We could get into all sorts of technical details here about low-persistence screens, field of view, lens design, and et cetera but I’m assuming if you’re nerdy enough to care then you’re also nerdy enough to have studied up beforehand. After all, the consumer Rift is merely an evolution of the two Rift developer kits.

The point, insofar as this review is concerned, is that Oculus has done an excellent job reaching the technical goals it laid out two or three years back in its quest to construct compelling VR hardware: a 90 Hertz OLED display, a decently-wide 110-degree field of view, responsive position tracking, and a relatively lightweight and comfortable design.

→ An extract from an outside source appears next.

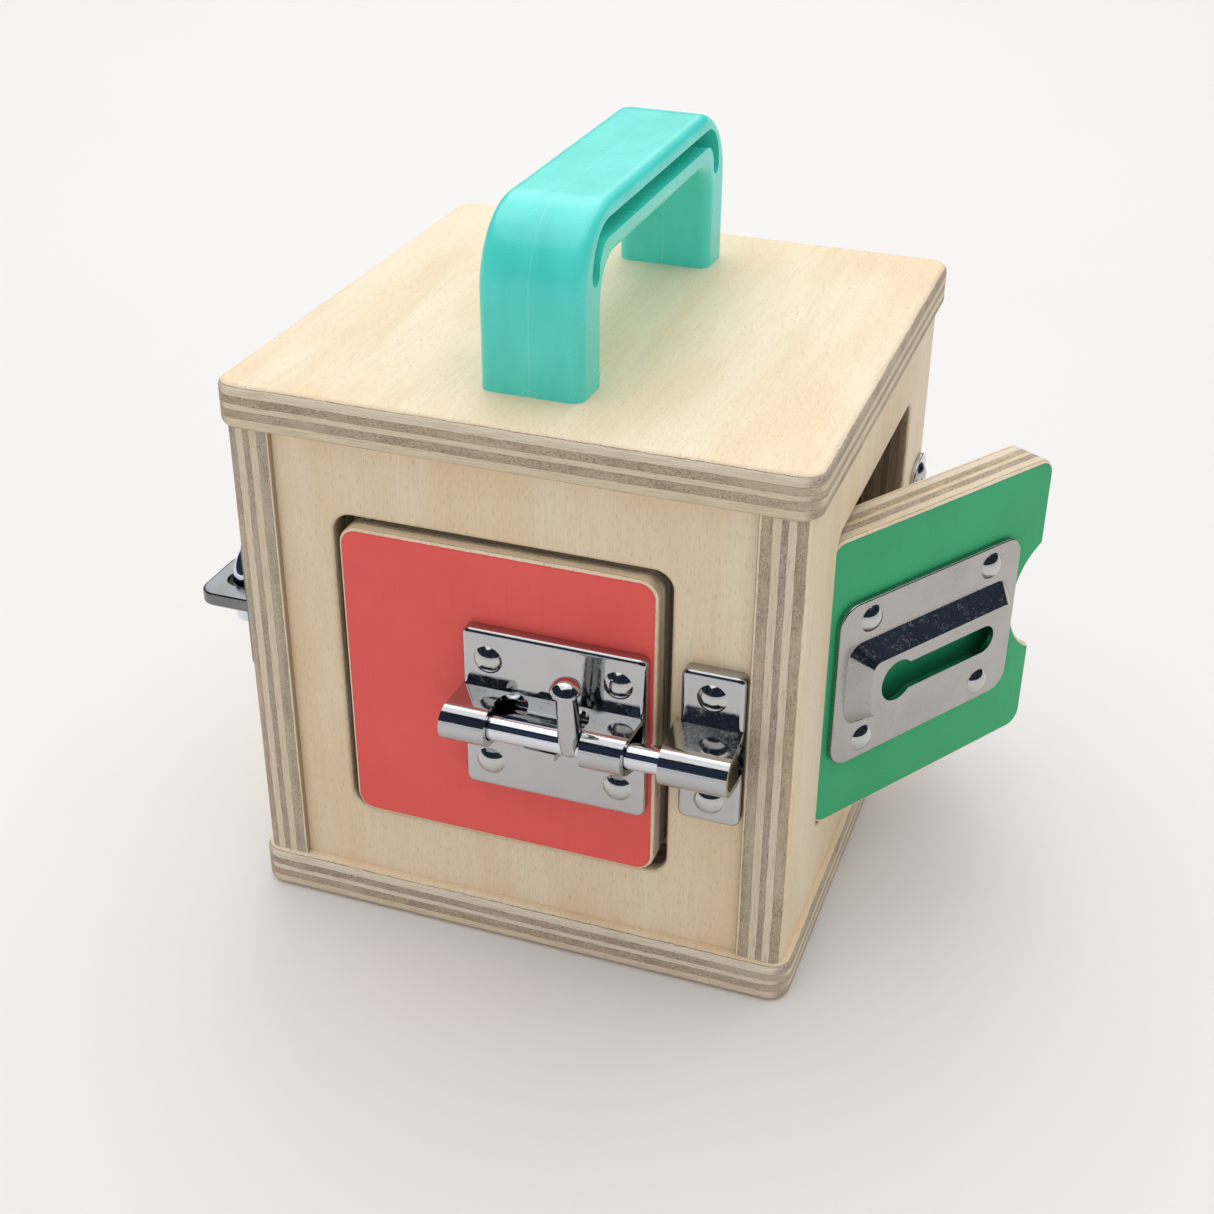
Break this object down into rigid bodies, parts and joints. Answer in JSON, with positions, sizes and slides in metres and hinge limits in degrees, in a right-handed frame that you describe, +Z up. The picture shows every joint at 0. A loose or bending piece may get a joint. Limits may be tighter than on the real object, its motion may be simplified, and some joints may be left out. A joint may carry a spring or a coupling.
{
  "type": "wooden latch box",
  "caption": "Plywood cube with a plastic carry handle and a small hinged door in each side wall, each door kept shut by a different metal latch.",
  "frame": {"origin": "centre of the base's underside, on the floor", "axes": "+Z up, -Y out of the front with the bolted door, +X to the viewer's right of the front"},
  "size_m": [0.2065, 0.1867, 0.196],
  "materials": {
    "birch_plywood": "satin, clear varnish",
    "beech_dowel": "sanded",
    "red_door": "painted front, plywood edges",
    "green_door": "painted front, plywood edges",
    "yellow_door": "painted front, plywood edges",
    "blue_door": "painted front, plywood edges",
    "teal_plastic": "semi-gloss",
    "chrome_plate": "mirror polished",
    "satin_steel": "satin"
  },
  "bodies": {
    "carcass": {"base_board": "birch_plywood", "lid_board": "birch_plywood", "left_side_panel": "birch_plywood", "right_side_panel": "birch_plywood", "front_panel": "birch_plywood", "back_panel": "birch_plywood", "base_dowels": "beech_dowel", "lid_dowels": "beech_dowel", "corner_dowels": "beech_dowel", "carry_handle": "teal_plastic", "handle_screws": "satin_steel", "front_door_pivots": "satin_steel", "right_door_pivots": "satin_steel", "left_door_pivots": "satin_steel", "back_door_pivots": "satin_steel", "bolt_keeper": "chrome_plate", "bolt_keeper_screws": "chrome_plate", "chain_anchor_plate": "chrome_plate", "chain_anchor_screws": "chrome_plate", "hook_eye_bracket": "chrome_plate", "hook_eye_screws": "chrome_plate", "staple_plate": "chrome_plate", "staple_plate_screws": "chrome_plate"},
    "front_door": {"front_door_panel": "red_door", "bolt_housing": "chrome_plate", "bolt_housing_screws": "chrome_plate"},
    "bolt_rod": {"bolt_rod": "chrome_plate"},
    "bolt_knob": {"bolt_knob": "chrome_plate"},
    "right_door": {"right_door_panel": "green_door", "chain_slot_plate": "satin_steel", "chain_slot_plate_screws": "chrome_plate"},
    "chain_upper": {"chain_links_upper": "chrome_plate"},
    "chain_lower": {"chain_links_lower": "chrome_plate"},
    "chain_button": {"chain_end_button": "chrome_plate"},
    "left_door": {"left_door_panel": "yellow_door", "hook_pivot_plate": "chrome_plate", "hook_plate_screws": "chrome_plate", "hook_pivot_pin": "chrome_plate"},
    "cabin_hook": {"cabin_hook": "chrome_plate"},
    "back_door": {"back_door_panel": "blue_door", "hasp_fixed_leaf": "chrome_plate", "hasp_leaf_screws": "chrome_plate", "hasp_hinge_pin": "chrome_plate"},
    "hasp_leaf": {"hasp_swing_leaf": "chrome_plate"},
    "staple": {"swivel_staple": "chrome_plate"}
  },
  "joints": [
    {"name": "front_door_hinge", "type": "hinge", "parent": "carcass", "child": "front_door", "pos_m": [-0.0382, -0.0697, 0.076], "axis": [0, 0, -1], "range_deg": [0, 100]},
    {"name": "bolt_slide", "type": "slide", "parent": "front_door", "child": "bolt_rod", "axis": [-1, 0, 0], "range_m": [0, 0.0166]},
    {"name": "bolt_turn", "type": "hinge", "parent": "bolt_rod", "child": "bolt_knob", "pos_m": [0.0213, -0.085, 0.0756], "axis": [1, 0, 0], "range_deg": [0, 156]},
    {"name": "right_door_hinge", "type": "hinge", "parent": "carcass", "child": "right_door", "pos_m": [0.0705, -0.034, 0.0753], "axis": [0, 0, -1], "range_deg": [-32, 43]},
    {"name": "chain_swing", "type": "hinge", "parent": "carcass", "child": "chain_upper", "pos_m": [0.0821, 0.0644, 0.0756], "axis": [1, 0, 0], "range_deg": [-15, 60]},
    {"name": "chain_fold", "type": "hinge", "parent": "chain_upper", "child": "chain_lower", "pos_m": [0.0821, 0.0644, 0.04805], "axis": [1, 0, 0], "range_deg": [-15, 30]},
    {"name": "chain_button_swing", "type": "hinge", "parent": "chain_lower", "child": "chain_button", "pos_m": [0.0821, 0.0644, 0.01295], "axis": [1, 0, 0], "range_deg": [-30, 30]},
    {"name": "left_door_hinge", "type": "hinge", "parent": "carcass", "child": "left_door", "pos_m": [-0.0705, 0.0373, 0.076], "axis": [0, 0, -1], "range_deg": [0, 100]},
    {"name": "cabin_hook_lift", "type": "hinge", "parent": "left_door", "child": "cabin_hook", "pos_m": [-0.0765, -0.0028, 0.094], "axis": [-1, 0, 0], "range_deg": [0, 90]},
    {"name": "back_door_hinge", "type": "hinge", "parent": "carcass", "child": "back_door", "pos_m": [0.0382, 0.0697, 0.076], "axis": [0, 0, -1], "range_deg": [0, 100]},
    {"name": "hasp_hinge", "type": "hinge", "parent": "back_door", "child": "hasp_leaf", "pos_m": [-0.0238, 0.0781, 0.076], "axis": [0, 0, -1], "range_deg": [0, 150]},
    {"name": "staple_turn", "type": "hinge", "parent": "carcass", "child": "staple", "pos_m": [-0.0535, 0.073, 0.076], "axis": [0, 1, 0], "range_deg": [0, 90]}
  ]
}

The latter is particularly important, as design is an important area of distinction between the Rift and competitors. The consumer Rift ditches the old stretchy-headband fit of the first two dev kits and replaces it with a more rigid assemblage of stiff fabric and flexible plastic. It makes the Rift a bit harder to store away, but there are numerous benefits.

  1. It’s easier to put on and take off. “Like a baseball cap,” as the Oculus reps are fond of saying—as in, you literally put it on back-to-front like a baseball cap. Simple.
  2. It doesn’t squeeze your face. The DK2 was already better in this regard than the original dev kit, but the consumer version is another leap forward in comfort. You’ll still be left with telltale lines on your face after a VR session, but I’ve been able to wear it for hours at a time without my nose feeling sore.
  3. Despite the looser fit, the Rift stays in place surprisingly well as you toss your head hither and thither in search of murder mystery clues/zombies/hidden coins/what have you. I’ve had to adjust the headset periodically but after a while it becomes subconscious, like pushing glasses up your nose.